[Task description] Write out the data below in full. Keep it exact.

(Dataset items)

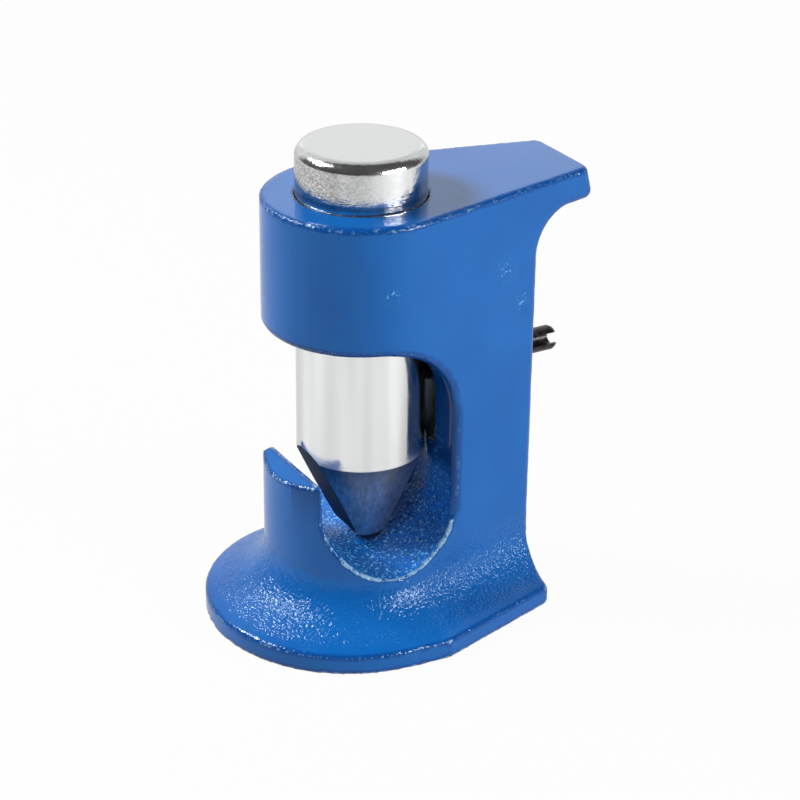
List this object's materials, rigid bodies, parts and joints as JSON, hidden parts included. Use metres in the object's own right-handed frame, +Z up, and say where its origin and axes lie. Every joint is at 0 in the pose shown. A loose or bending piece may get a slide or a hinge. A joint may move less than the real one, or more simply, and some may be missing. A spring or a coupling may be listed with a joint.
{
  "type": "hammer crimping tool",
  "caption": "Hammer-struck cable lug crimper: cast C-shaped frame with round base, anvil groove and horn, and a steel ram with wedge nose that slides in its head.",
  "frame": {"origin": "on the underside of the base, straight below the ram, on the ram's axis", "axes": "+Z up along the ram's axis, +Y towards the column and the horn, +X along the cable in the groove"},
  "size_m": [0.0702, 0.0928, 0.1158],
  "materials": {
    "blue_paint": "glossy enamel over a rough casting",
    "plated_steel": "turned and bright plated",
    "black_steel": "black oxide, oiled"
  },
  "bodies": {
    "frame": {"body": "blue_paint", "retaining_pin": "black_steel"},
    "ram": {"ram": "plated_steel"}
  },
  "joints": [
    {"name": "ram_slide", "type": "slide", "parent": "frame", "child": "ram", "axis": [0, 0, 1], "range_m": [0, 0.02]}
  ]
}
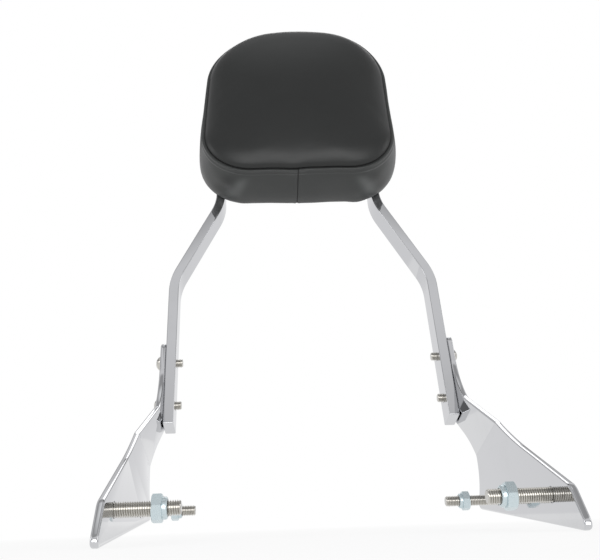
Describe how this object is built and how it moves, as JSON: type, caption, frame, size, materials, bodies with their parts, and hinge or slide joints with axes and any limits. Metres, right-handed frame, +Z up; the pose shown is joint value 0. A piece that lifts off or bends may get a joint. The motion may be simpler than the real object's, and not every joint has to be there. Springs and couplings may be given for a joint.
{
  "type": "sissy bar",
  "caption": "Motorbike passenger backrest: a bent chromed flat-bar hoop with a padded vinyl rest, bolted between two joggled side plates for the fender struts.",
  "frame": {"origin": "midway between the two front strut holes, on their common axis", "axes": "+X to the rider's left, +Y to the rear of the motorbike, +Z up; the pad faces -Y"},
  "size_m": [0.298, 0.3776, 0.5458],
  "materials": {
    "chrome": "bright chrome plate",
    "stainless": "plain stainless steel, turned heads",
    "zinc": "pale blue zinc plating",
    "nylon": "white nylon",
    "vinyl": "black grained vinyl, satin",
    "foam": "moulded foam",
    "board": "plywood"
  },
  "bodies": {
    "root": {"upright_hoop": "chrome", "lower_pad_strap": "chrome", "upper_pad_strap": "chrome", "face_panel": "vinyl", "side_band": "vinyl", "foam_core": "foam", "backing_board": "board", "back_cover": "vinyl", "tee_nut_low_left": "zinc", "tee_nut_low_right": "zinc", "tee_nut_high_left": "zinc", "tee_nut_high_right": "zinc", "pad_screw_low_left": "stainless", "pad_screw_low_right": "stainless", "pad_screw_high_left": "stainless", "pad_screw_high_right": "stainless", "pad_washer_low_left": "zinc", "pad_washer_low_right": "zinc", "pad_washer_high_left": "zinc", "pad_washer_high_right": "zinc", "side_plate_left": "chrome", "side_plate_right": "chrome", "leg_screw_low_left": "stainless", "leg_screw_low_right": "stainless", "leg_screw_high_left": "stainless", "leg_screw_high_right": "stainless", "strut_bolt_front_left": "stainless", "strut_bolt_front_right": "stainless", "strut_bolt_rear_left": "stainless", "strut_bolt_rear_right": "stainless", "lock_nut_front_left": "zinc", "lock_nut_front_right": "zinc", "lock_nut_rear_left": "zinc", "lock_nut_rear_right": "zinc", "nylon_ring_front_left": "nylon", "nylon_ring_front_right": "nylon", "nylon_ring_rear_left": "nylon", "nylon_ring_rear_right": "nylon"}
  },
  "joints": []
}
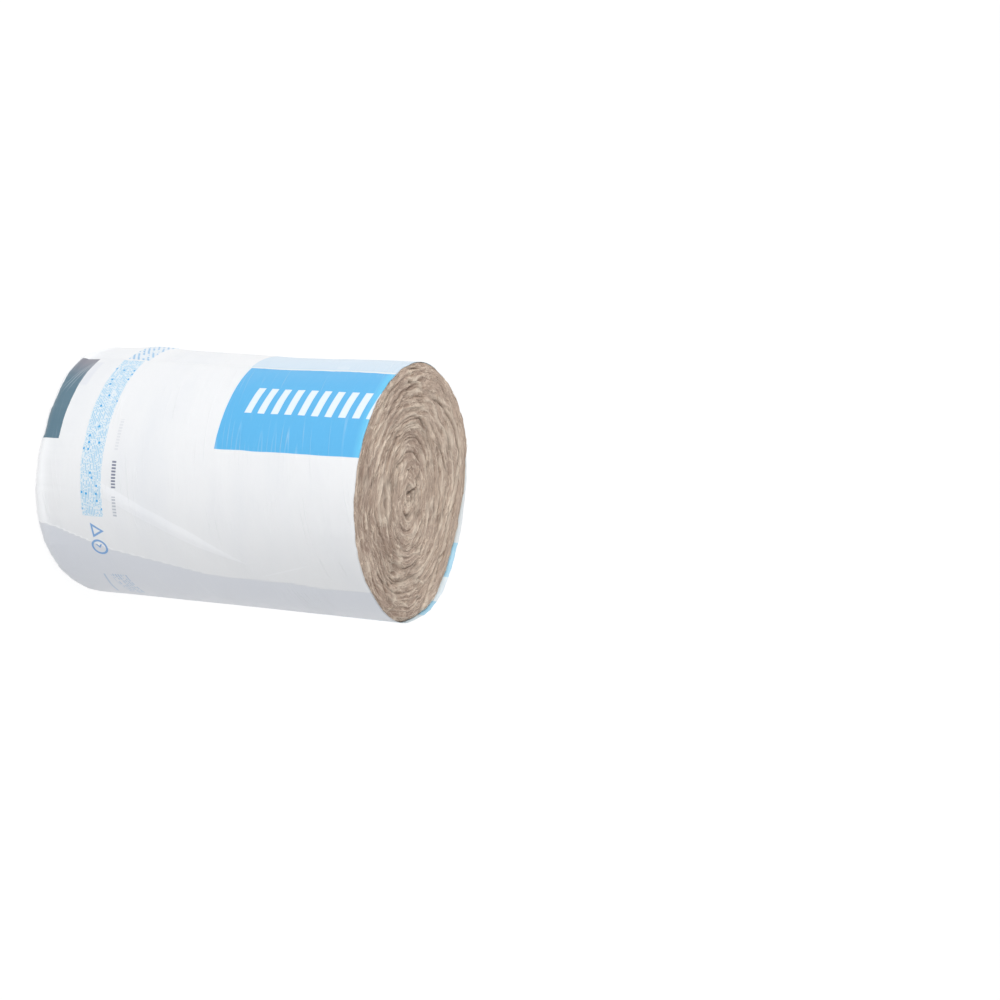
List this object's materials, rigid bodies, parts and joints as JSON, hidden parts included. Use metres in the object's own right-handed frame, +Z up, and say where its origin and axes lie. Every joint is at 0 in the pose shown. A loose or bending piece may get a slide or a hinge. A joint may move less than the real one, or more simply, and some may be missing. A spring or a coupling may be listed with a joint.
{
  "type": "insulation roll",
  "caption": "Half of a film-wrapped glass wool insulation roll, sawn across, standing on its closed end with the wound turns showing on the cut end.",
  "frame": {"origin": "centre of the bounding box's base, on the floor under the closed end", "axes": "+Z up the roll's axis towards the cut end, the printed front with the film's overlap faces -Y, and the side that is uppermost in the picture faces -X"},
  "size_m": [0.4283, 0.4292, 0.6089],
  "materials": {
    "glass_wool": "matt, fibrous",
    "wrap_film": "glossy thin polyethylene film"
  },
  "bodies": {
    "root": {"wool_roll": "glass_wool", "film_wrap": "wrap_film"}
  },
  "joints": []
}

[Output below]
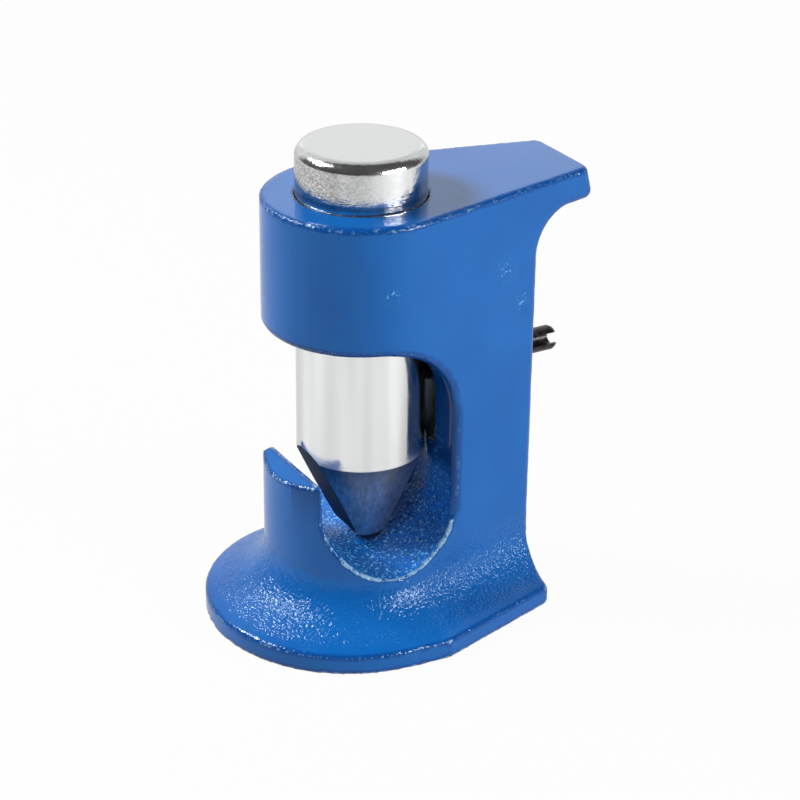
List this object's materials, rigid bodies, parts and joints as JSON, hidden parts included. Use metres in the object's own right-handed frame, +Z up, and say where its origin and axes lie. Every joint is at 0 in the pose shown. A loose or bending piece may get a slide or a hinge. A joint may move less than the real one, or more simply, and some may be missing. A spring or a coupling may be listed with a joint.
{
  "type": "hammer crimping tool",
  "caption": "Hammer-struck cable lug crimper: cast C-shaped frame with round base, anvil groove and horn, and a steel ram with wedge nose that slides in its head.",
  "frame": {"origin": "on the underside of the base, straight below the ram, on the ram's axis", "axes": "+Z up along the ram's axis, +Y towards the column and the horn, +X along the cable in the groove"},
  "size_m": [0.0702, 0.0928, 0.1158],
  "materials": {
    "blue_paint": "glossy enamel over a rough casting",
    "plated_steel": "turned and bright plated",
    "black_steel": "black oxide, oiled"
  },
  "bodies": {
    "frame": {"body": "blue_paint", "retaining_pin": "black_steel"},
    "ram": {"ram": "plated_steel"}
  },
  "joints": [
    {"name": "ram_slide", "type": "slide", "parent": "frame", "child": "ram", "axis": [0, 0, 1], "range_m": [0, 0.02]}
  ]
}
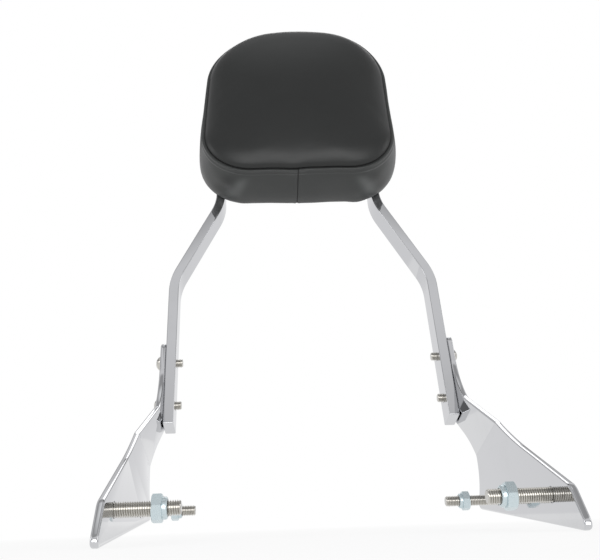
Describe how this object is built and how it moves, as JSON: type, caption, frame, size, materials, bodies with their parts, and hinge or slide joints with axes and any limits. Metres, right-handed frame, +Z up; the pose shown is joint value 0. A piece that lifts off or bends may get a joint. The motion may be simpler than the real object's, and not every joint has to be there. Springs and couplings may be given for a joint.
{
  "type": "sissy bar",
  "caption": "Motorbike passenger backrest: a bent chromed flat-bar hoop with a padded vinyl rest, bolted between two joggled side plates for the fender struts.",
  "frame": {"origin": "midway between the two front strut holes, on their common axis", "axes": "+X to the rider's left, +Y to the rear of the motorbike, +Z up; the pad faces -Y"},
  "size_m": [0.298, 0.3776, 0.5458],
  "materials": {
    "chrome": "bright chrome plate",
    "stainless": "plain stainless steel, turned heads",
    "zinc": "pale blue zinc plating",
    "nylon": "white nylon",
    "vinyl": "black grained vinyl, satin",
    "foam": "moulded foam",
    "board": "plywood"
  },
  "bodies": {
    "root": {"upright_hoop": "chrome", "lower_pad_strap": "chrome", "upper_pad_strap": "chrome", "face_panel": "vinyl", "side_band": "vinyl", "foam_core": "foam", "backing_board": "board", "back_cover": "vinyl", "tee_nut_low_left": "zinc", "tee_nut_low_right": "zinc", "tee_nut_high_left": "zinc", "tee_nut_high_right": "zinc", "pad_screw_low_left": "stainless", "pad_screw_low_right": "stainless", "pad_screw_high_left": "stainless", "pad_screw_high_right": "stainless", "pad_washer_low_left": "zinc", "pad_washer_low_right": "zinc", "pad_washer_high_left": "zinc", "pad_washer_high_right": "zinc", "side_plate_left": "chrome", "side_plate_right": "chrome", "leg_screw_low_left": "stainless", "leg_screw_low_right": "stainless", "leg_screw_high_left": "stainless", "leg_screw_high_right": "stainless", "strut_bolt_front_left": "stainless", "strut_bolt_front_right": "stainless", "strut_bolt_rear_left": "stainless", "strut_bolt_rear_right": "stainless", "lock_nut_front_left": "zinc", "lock_nut_front_right": "zinc", "lock_nut_rear_left": "zinc", "lock_nut_rear_right": "zinc", "nylon_ring_front_left": "nylon", "nylon_ring_front_right": "nylon", "nylon_ring_rear_left": "nylon", "nylon_ring_rear_right": "nylon"}
  },
  "joints": []
}
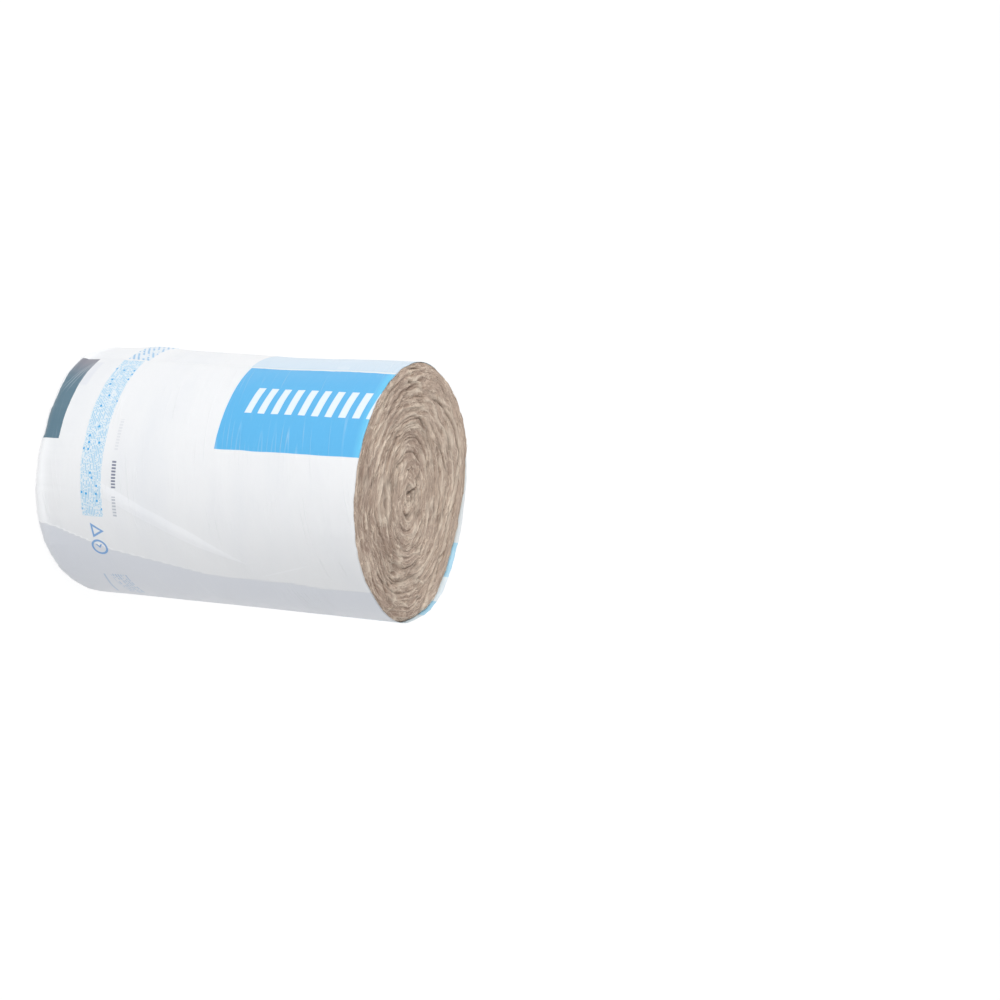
List this object's materials, rigid bodies, parts and joints as JSON, hidden parts included. Use metres in the object's own right-handed frame, +Z up, and say where its origin and axes lie. Every joint is at 0 in the pose shown. A loose or bending piece may get a slide or a hinge. A joint may move less than the real one, or more simply, and some may be missing. A spring or a coupling may be listed with a joint.
{
  "type": "insulation roll",
  "caption": "Half of a film-wrapped glass wool insulation roll, sawn across, standing on its closed end with the wound turns showing on the cut end.",
  "frame": {"origin": "centre of the bounding box's base, on the floor under the closed end", "axes": "+Z up the roll's axis towards the cut end, the printed front with the film's overlap faces -Y, and the side that is uppermost in the picture faces -X"},
  "size_m": [0.4283, 0.4292, 0.6089],
  "materials": {
    "glass_wool": "matt, fibrous",
    "wrap_film": "glossy thin polyethylene film"
  },
  "bodies": {
    "root": {"wool_roll": "glass_wool", "film_wrap": "wrap_film"}
  },
  "joints": []
}